Known mostly for his oracular declarations on the high wisdom of free trade, Friedman has also cultivated his inner thug, whose obscene bellowing he occasionally insists his readers hear. Friedman has, for example, observed in The Lexus and the Olive Tree that

[t]he hidden hand of the market will never work without a hidden fist. McDonald’s cannot flourish without McDonnell Douglas, the designer of the U.S. Air Force F-15, and the hidden fist that keeps the world safe for Silicon Valley’s technologies to flourish is called the U.S. Army, Air Force, Navy and Marine Corps.

All of which may be true enough; that Friedman celebrates this state of affairs, however, makes him not only factually accurate but morally reprehensible. In a typical stream of billingsgate unleashed during the 1999 Kosovo war, Friedman — the self-appointed organ-grinder for globalization — openly declared his indifference to international law, advocating collective punishment of the Serbian people in language that recalled the worst atrocities of the second world war:

Let’s at least have a real air war…. It should be lights out in Belgrade: Every power grid, water pipe, bridge, road, and war-related factory has to be targeted. Like it or not, we are at war with the Serbian nation (the Serbs certainly think so), and the stakes have to be very clear: Every week you ravage Kosovo is another decade we will set back your country back by pulverizing you. You want 1950? We can do 1950. You want 1389? We can do 1389 too.

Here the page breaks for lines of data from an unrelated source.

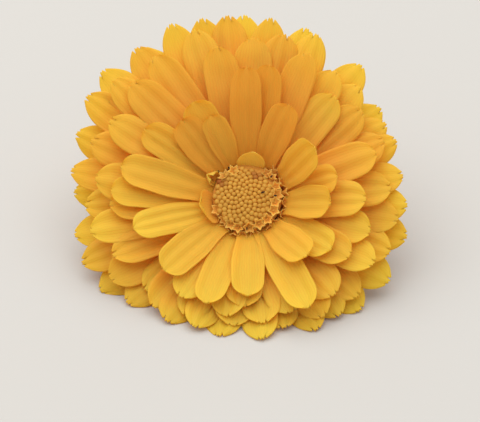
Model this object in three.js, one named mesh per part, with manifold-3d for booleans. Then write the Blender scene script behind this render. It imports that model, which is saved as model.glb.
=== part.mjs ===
// The picked head of a double pot marigold, a yellow calendula.
// It leans on its lower ray florets and on the cut end of its stem.
// Units are millimetres, +Z is up, the surface it lies on is z = 0 and the bloom faces -Y.
import * as THREE from "three";
import { mergeVertices } from "three/addons/utils/BufferGeometryUtils.js";
import Module from "manifold-3d";

const wasm = await Module();
wasm.setup();

// Pose of the head: degrees, and the place of the disc's centre
const HEAD_LEAN = 37;
const HEAD_TURN = -6;
const DISC_CENTRE = new THREE.Vector3(1.75, -3.18, 15.5);

// The head is described round its own axis: radius r, angle round it, height h above the disc's rim.
// Angles run anticlockwise seen from the front, from 0 at the right.

// Ray florets: their widths at claw and tip are shares of the full width
const RAY_THICKNESS = 0.6;
const RAY_SEED = 171;
const CLAW_SHARE = 0.36;
const TIP_SHARE = 0.94;
const BROADEST_ALONG = 0.52;
const RAY_STATIONS = [0, 0.42, 0.82];
const TIP_OUTLINE = [
  { across: -0.8, along: 0.935 },
  { across: -0.36, along: 0.972 },
  { across: 0, along: 1 },
  { across: 0.36, along: 0.972 },
  { across: 0.8, along: 0.935 },
];

// The innermost ray florets one by one, going round from the right
// Each has its angle, length, rise at the root and at the tip, width, and 1 where its neighbours cover it
const INNER_RAYS = [
  [8, 12.6, 50, 24, 7.0, 0],
  [31, 12.8, 56, 34, 6.8, 1],
  [68, 14.4, 46, 26, 6.8, 0],
  [79, 20.4, 36, 18, 6.6, 1],
  [90, 19.0, 40, 16, 6.7, 0],
  [111, 11.0, 44, 20, 5.6, 0],
  [118, 15.4, 38, 24, 7.4, 1],
  [130, 13.4, 42, 18, 6.6, 0],
  [145, 18.0, 36, 14, 7.0, 1],
  [168, 19.0, 32, 12, 7.4, 0],
  [181, 20.0, 30, 10, 7.2, 1],
  [196, 17.0, 30, 14, 6.8, 0],
  [229, 16.4, 30, 14, 7.4, 0],
  [251, 18.0, 28, 12, 7.3, 0],
  [270, 15.0, 30, 14, 7.1, 1],
  [297, 21.0, 28, 10, 8.2, 0],
  [311, 13.4, 34, 18, 7.4, 1],
  [328, 14.0, 38, 20, 7.4, 0],
  [352, 12.0, 44, 24, 7.2, 1],
];
const INNER_ROOT = { radius: 8.0, height: -1.9, drop: 0.7 };

// Two short ray florets that stand up beside the disc, in the same columns as the innermost ones
const SHORT_RAYS = [
  [88, 3.6, 70, 50, 6.2, 0],
  [184, 3.4, 46, 58, 9.0, 0],
];

// The ray florets under them stand on a spiral, each turned by the golden angle from the one before
// Their sizes run from the first, just under the innermost ones, to the last, which faces the surface
const SPIRAL_COUNT = 75;
const SPIRAL_FIRST = {
  radius: 7.2,
  height: -2.9,
  length: 20.8,
  rise: 29,
  tipRise: 10,
  width: 7.9,
  cup: 0.12,
};
const SPIRAL_LAST = {
  radius: 7.0,
  height: -6.5,
  length: 28.9,
  rise: 12,
  tipRise: -4,
  width: 8.3,
  cup: -0.1,
};
const GOLDEN_ANGLE = 180 * (3 - Math.sqrt(5));

// A blade's cup is how far its edges curl up, as a share of its half width
// Its middle surface crosses the flat one where "across" squared has the level given here
const INNER_CUP = 0.18;
const CUP_LEVEL = 0.4;

// How far the ray florets differ from their rule
const LENGTH_SPREAD = 0.045;
const RISE_SPREAD = 3;
const ROLL_SPREAD = 9;
const WIDTH_SPREAD = 0.07;
const ANGLE_SPREAD = 2.5;

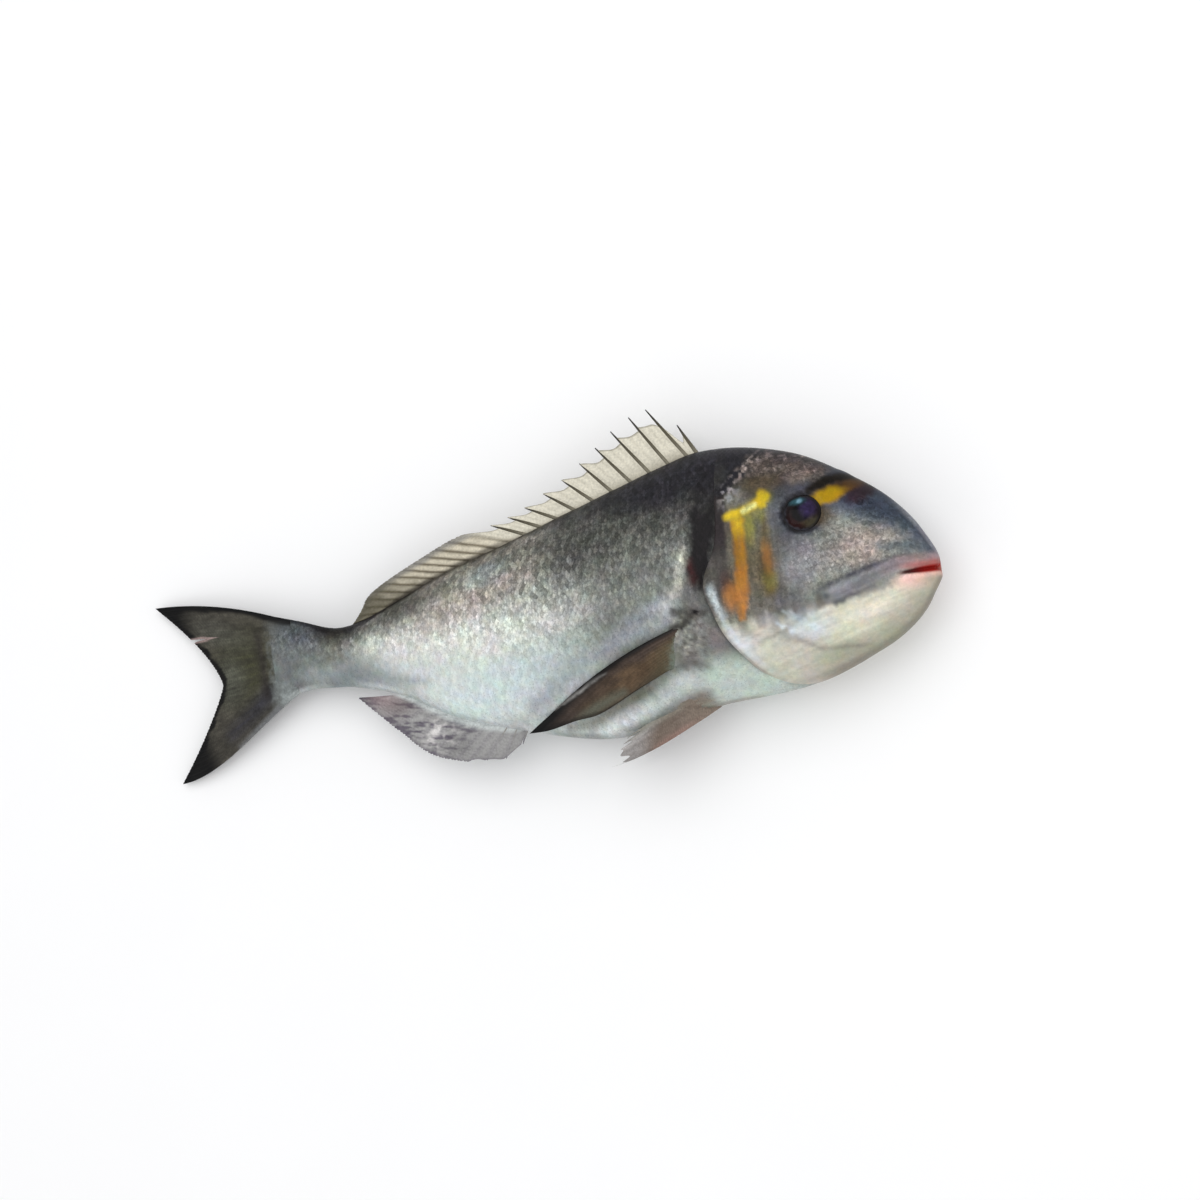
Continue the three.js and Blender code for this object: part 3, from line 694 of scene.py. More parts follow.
def paint_trunk(s, y, h, angle):
    """Dark back, silver flank and pale belly by the relative height h, greyer to both ends, with painted
    shadows along and under the pectoral fin and painted shade on the keel.
    """
    h = h + 0.025 * grain(s / 9, y / 5, 7) + 0.015 * grain(s / 3, y / 2.5, 8)
    p = Paint(FLANK_FRONT, s, y)
    p.lay(FLANK_PEARL, step(s, 116, 180))
    p.spot(FLANK_BLUE, 0.3, (113, -4.5), (12, 5), 0.6, 22)
    p.lay(FLANK_BLUE, 0.4 * fall(h, 0.3, 0.5) * step(s, 120, 150))
    # Painted shadow of the pectoral fin on the flank, along its upper edge.
    p.band(PECTORAL_SHADOW, 0.5, [(118, -8), (140, -17), (162, -29)], [1, 2.5, 3.5], 3.5)
    p.spot(CYAN_SHEEN, 0.4, (178, -20), (34, 9), 0.7, 18)
    p.lay(STALK_GREY, step(s - 24 * (h - 0.4), 212, 250))
    p.band(STALK_LOW, 0.7, [(206, -12), (228, -7), (246, -4)], [1, 2.5, 3.5], 3)
    from_keel = y - belly(s)
    p.lay(BELLY_PALE * 1.1, 0.75 * fall(from_keel, 1.4, 3.8) * bell(s - 224, 12))
    p.spot(STALK_LIGHT, 0.6, (226, 7), (7, 4), 0.8, 10)
    p.lay(STALK_END, step(s, 246, 266) * step(h, 0.1, 0.5))

    start = smooth([(80, 0.5), (110, 0.42), (155, 0.46), (200, 0.5), (276, 0.56)], s)
    end = smooth([
        (80, 0.86), (110, 0.78), (125, 0.8), (145, 0.88), (170, 0.98), (200, 0.95), (240, 0.88),
        (276, 0.98),
    ], s)
    grey = blend(UPPER_GREY, UPPER_GREY_REAR, step(s, 138, 168) * fall(s, 198, 240))
    p.lay(grey, step(h, start, end))
    p.spot(PINK_SHEEN, 0.5, (184, 16), (26, 7), 0.7, 16)
    p.spot(CYAN_SHEEN, 0.3, (175, 25), (9, 4), 0.8, 16)
    dark_line = smooth([(80, 0.80), (110, 0.85), (125, 0.93), (140, 0.99), (165, 1.04), (276, 1.04)], s)
    p.lay(BACK_DARK, step(h, dark_line - 0.09, dark_line + 0.05))
    from_top = back(s) - y
    ragged_top = from_top + 0.5 * grain(s / 1.4, y, 49)
    p.lay(BACK_OLIVE, 0.75 * fall(ragged_top, 0.7, 2.3) * step(s, 120, 150))
    stalk_top = fall(from_top + 0.6 * grain(s / 2, y, 23), 2.2, 5.6) * bell(s - 245, 14)
    p.lay(BACK_DARK, 0.95 * stalk_top)
    line = mix(0.6, 2, step(s, 214, 238)) * (1 - 0.5 * step(s, 252, 264)) + 0.5 * grain(s / 1.6, y, 44)
    p.lay(SLIT_BLACK, 0.95 * fall(from_top, line - 0.4, line + 0.9) * step(s, 196, 216))
    blotch = grain(s / 3.2, y / 2.6, 33) + 0.7 * grain(s / 1.5, y / 1.5, 34)
    p.shade(0.15 * blotch * step(s, 232, 252))
    p.spot(FIN_OLIVE * 1.25, 0.4, (246, 7), (6, 6), 0.7)
    p.spot(SLATE_PALE, 0.55, (264, 16), (9, 4.5), 0.6, -20)
    p.lay(BELLY_PALE * 0.8, 0.7 * fall(from_keel, 0.8, 2.6) * bell(s - 262, 9))
    # Painted shadow, olive-tinted, below the pectoral fin's lower edge.
    p.band(FIN_OLIVE, 0.6, [(104, -24), (120, -31), (136, -38), (150, -39)], [1, 1.8, 2.2, 1.2], 2.6)
    p.band(BELLY_PALE * 1.12, 0.9, [(100, -29), (118, -37), (136, -42.5)], [3, 3, 2.5], 3)
    # Painted shade along the keel, where the belly turns away from the light.
    p.lay(KEEL_SHADE, 0.7 * fall(from_keel, 0.5, 3.2) * step(s, 128, 142) * fall(s, 150, 170))
    paint_shoulder(p, s, y, angle)
    p.tone(TRUNK_TONES)
    return p.colour


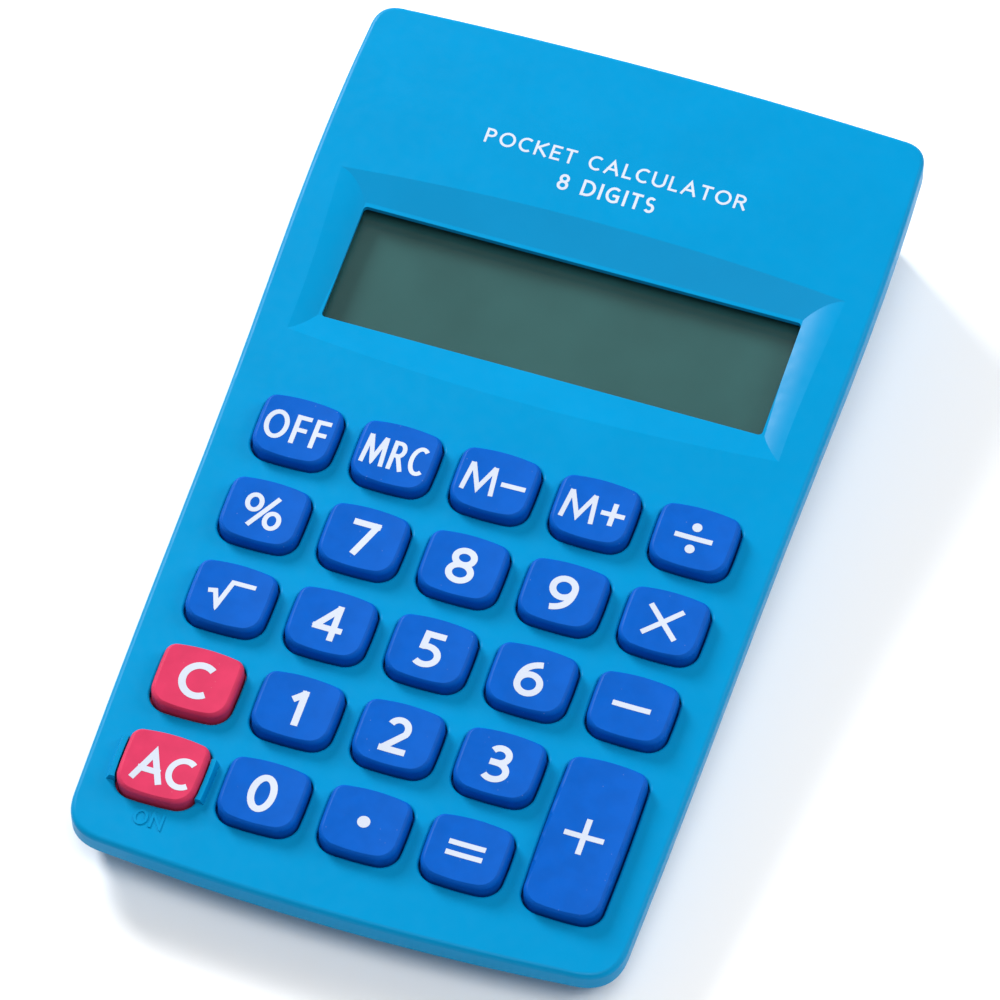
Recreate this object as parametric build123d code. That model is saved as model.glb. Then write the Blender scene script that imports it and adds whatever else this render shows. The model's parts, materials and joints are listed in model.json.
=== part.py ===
from build123d import *
from math import cos, radians, sin, tan
import os

# Pocket calculator: 118 x 68.5 x 18 mm, eight digits, 24 keys, one AA cell. Millimetres.
# The panel frame has its origin at the middle of the key panel, +X right, +Y towards the
# display and +Z out of the panel. Every piece is built there, then placed with its flat
# underside on Z = 0, which leans the panel towards the user by TILT.

# ---- driving dimensions -------------------------------------------------------------------
LENGTH = 118.0
WIDEST = 34.25          # half width at the display
TOP_BOW = 0.65          # how far the display end bows out
FRONT_BOW = 1.7         # how far the front end bows out
TOP_CORNER = 3.0
FRONT_CORNER = 4.6
SIDE = [(32.35, -57.1), (32.95, -28.0), (33.5, 5.0), (WIDEST, 34.0), (33.85, 58.0)]

TILT = 4.62             # lean of the panel, degrees
FRONT_DEPTH = 8.0       # panel to underside at the front end
RISE = 0.9              # height of the display end above the key panel
CROWN = 0.4             # drop of the panel at CROWN_AT from the middle
CROWN_AT = 30.0
RIM = 2.9               # depth of the front case's side wall
RIM_ROUND = 0.6
SIDE_WALL = 1.7
TOP_WALL = 1.4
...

In yet another flight of aggro fancy, Friedman urged President Clinton in 1998 to bomb Iraq “over and over and over again,” atomizing a “different power station in Iraq every week, so no one knows when the lights will go off or who’s in charge.” On this last count, at least, Friedman eventually got his wish.

The next six months may or may not prove to be a decisive period for the American war in Iraq, but we may be assured of one simple, gleaming fact: in six months, Thomas Friedman will still be a wanker of colossal and undeserved repute.